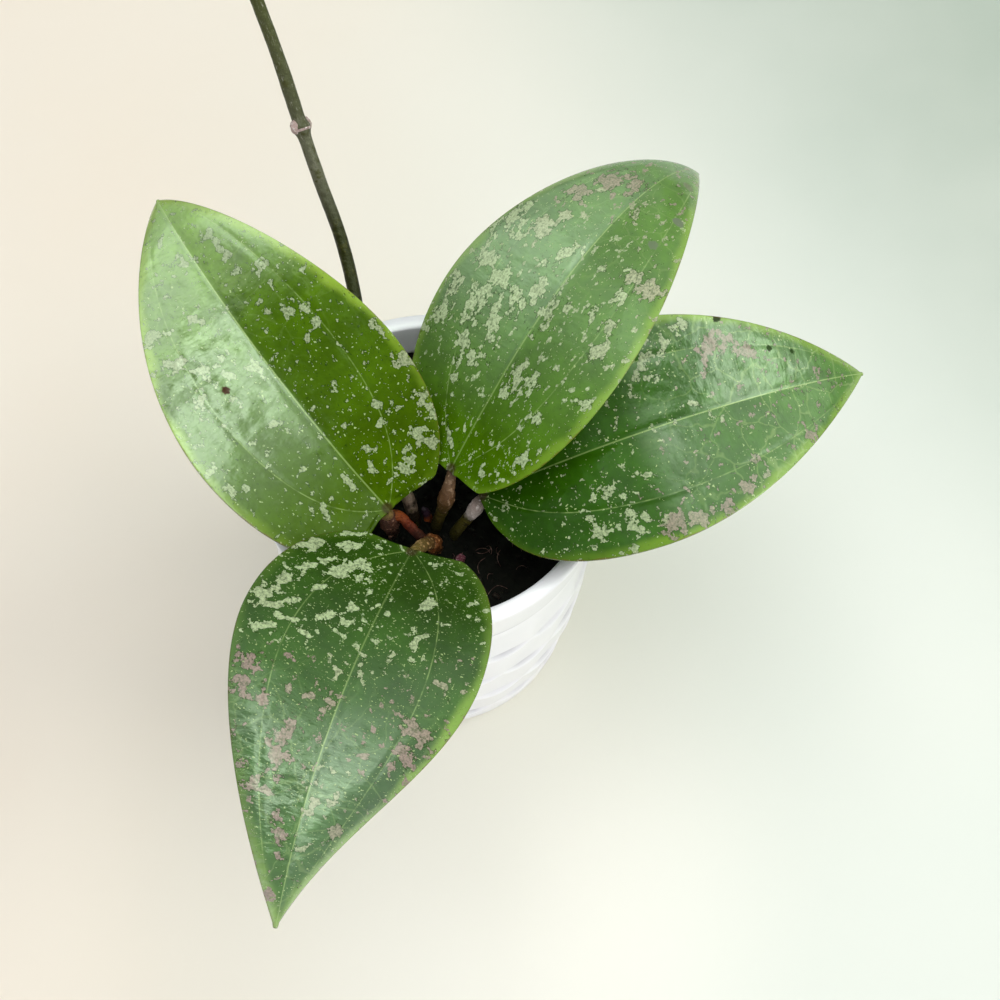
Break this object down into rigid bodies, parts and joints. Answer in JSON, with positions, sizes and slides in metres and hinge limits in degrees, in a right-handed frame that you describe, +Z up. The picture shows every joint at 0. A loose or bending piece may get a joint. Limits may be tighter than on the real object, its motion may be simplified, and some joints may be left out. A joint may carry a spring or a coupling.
{
  "type": "potted hoya plant",
  "caption": "Hoya house plant with large arched silver-flecked leaves and one long shoot, growing in a round white ceramic pot with a carved wall.",
  "frame": {"origin": "middle of the pot's flat base, on the surface that the pot stands on", "axes": "+Z up along the pot's axis; -Y towards the front leaf; +X towards the right leaf"},
  "size_m": [0.2106, 0.2574, 0.1785],
  "materials": {
    "glazed_pot": "satin white glaze",
    "potting_soil": "dark bark and coir mix",
    "leaf": "waxy, green with silver flecks",
    "petiole": "corky tan",
    "green_stem": "smooth yellow-green bark",
    "woody_stem": "rough red-brown bark",
    "vine": "smooth dark olive bark",
    "bud": "soft pink shoot"
  },
  "bodies": {
    "root": {"pot": "glazed_pot", "soil": "potting_soil", "stem_main": "woody_stem", "stem_back": "green_stem", "stem_right": "green_stem", "petiole_left": "petiole", "leaf_left": "leaf", "petiole_back": "petiole", "leaf_back": "leaf", "petiole_right": "petiole", "leaf_right": "leaf", "petiole_front": "petiole", "leaf_front": "leaf", "vine": "vine", "stub_old": "woody_stem", "bud": "bud"}
  },
  "joints": []
}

GIVEN TASK:
Produce an exact copy of the whole listing.

SOLUTION TO THIS EXERCISE:
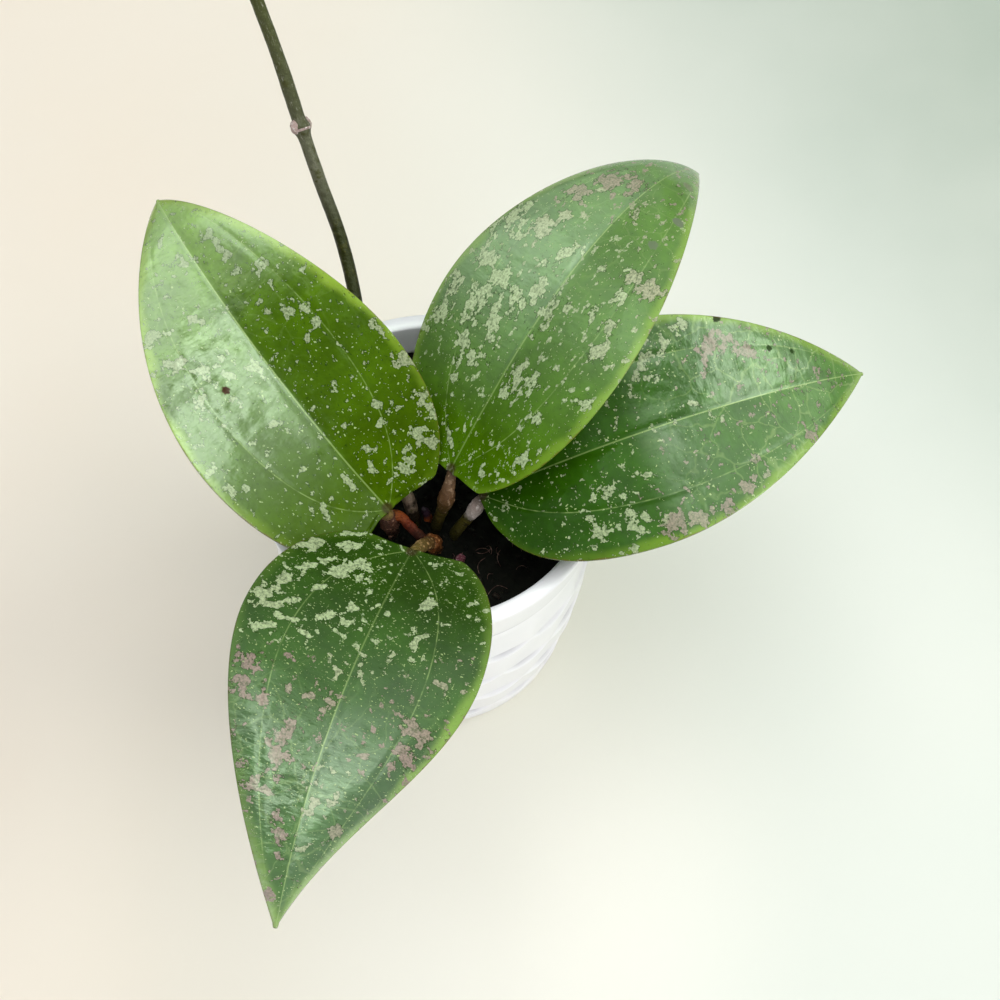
Break this object down into rigid bodies, parts and joints. Answer in JSON, with positions, sizes and slides in metres and hinge limits in degrees, in a right-handed frame that you describe, +Z up. The picture shows every joint at 0. A loose or bending piece may get a joint. Limits may be tighter than on the real object, its motion may be simplified, and some joints may be left out. A joint may carry a spring or a coupling.
{
  "type": "potted hoya plant",
  "caption": "Hoya house plant with large arched silver-flecked leaves and one long shoot, growing in a round white ceramic pot with a carved wall.",
  "frame": {"origin": "middle of the pot's flat base, on the surface that the pot stands on", "axes": "+Z up along the pot's axis; -Y towards the front leaf; +X towards the right leaf"},
  "size_m": [0.2106, 0.2574, 0.1785],
  "materials": {
    "glazed_pot": "satin white glaze",
    "potting_soil": "dark bark and coir mix",
    "leaf": "waxy, green with silver flecks",
    "petiole": "corky tan",
    "green_stem": "smooth yellow-green bark",
    "woody_stem": "rough red-brown bark",
    "vine": "smooth dark olive bark",
    "bud": "soft pink shoot"
  },
  "bodies": {
    "root": {"pot": "glazed_pot", "soil": "potting_soil", "stem_main": "woody_stem", "stem_back": "green_stem", "stem_right": "green_stem", "petiole_left": "petiole", "leaf_left": "leaf", "petiole_back": "petiole", "leaf_back": "leaf", "petiole_right": "petiole", "leaf_right": "leaf", "petiole_front": "petiole", "leaf_front": "leaf", "vine": "vine", "stub_old": "woody_stem", "bud": "bud"}
  },
  "joints": []
}